BZ: We have had a good run with housing companies, and we think that will continue. One area that may have real potential is mortgage insurance companies. It is a fairly narrow field, and some people infer from the papers that these companies may not be able to cover their losses. The reality is that housing prices could be moving up at a rate of nearly 1% per month in the near future, and as a result those liabilities would be decreasing. Mortgage applications for refinancing were up last week 47% year over year. That’s a meaningful number. Apparently not everyone is under water. Those areas that have dropped the most are improving the fastest in some cases. California is one of those.
JA: Any areas where you would be wary going forward?
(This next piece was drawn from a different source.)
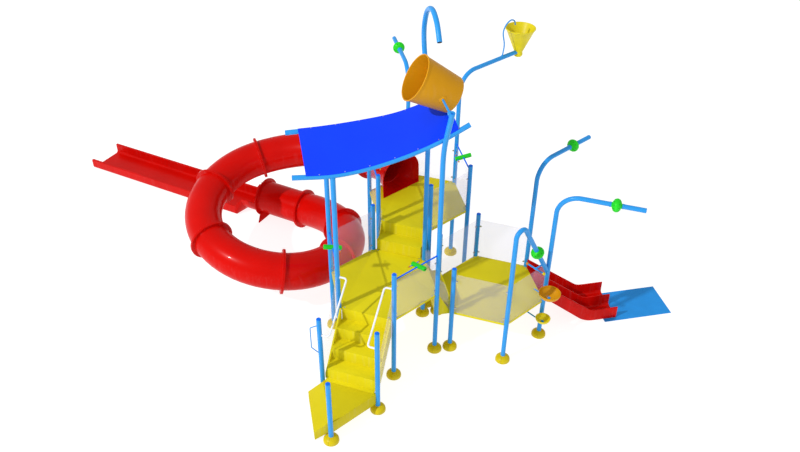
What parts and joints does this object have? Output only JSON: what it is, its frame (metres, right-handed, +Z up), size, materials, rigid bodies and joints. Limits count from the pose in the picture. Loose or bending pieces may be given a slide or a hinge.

BZ: Defense companies. We think there will be lots of cutbacks, lots of programs cancelled. Defense personnel contractors may do better as the armed services cut back their personnel. Company by company there may be some good bets in defense, but we believe the sector will be down.
JA: And in summary?
BZ: Other than defense, it is going to be a broad-based recovery. If we have a growing, recovering economy, interest rates would rise, and inflation would rise. Commercial banks will do better. They will use their asset bases to increase lending. The moderating factor will be that regulations will add some cost, but that will not be an inhibitor for the larger banks looking to expand regionally. If I were a larger bank and wanted to expand regionally, it would be attractive to me to buy a regional bank and expand my profitability without appreciably expanding my regulatory exposure.
JA: Thanks, Buzz.
Note: Buzz prefers not to name specific companies in his portfolios. The interviewer has no investments in the sectors discussed, and does not intend to initiate such investments in the next few days or weeks.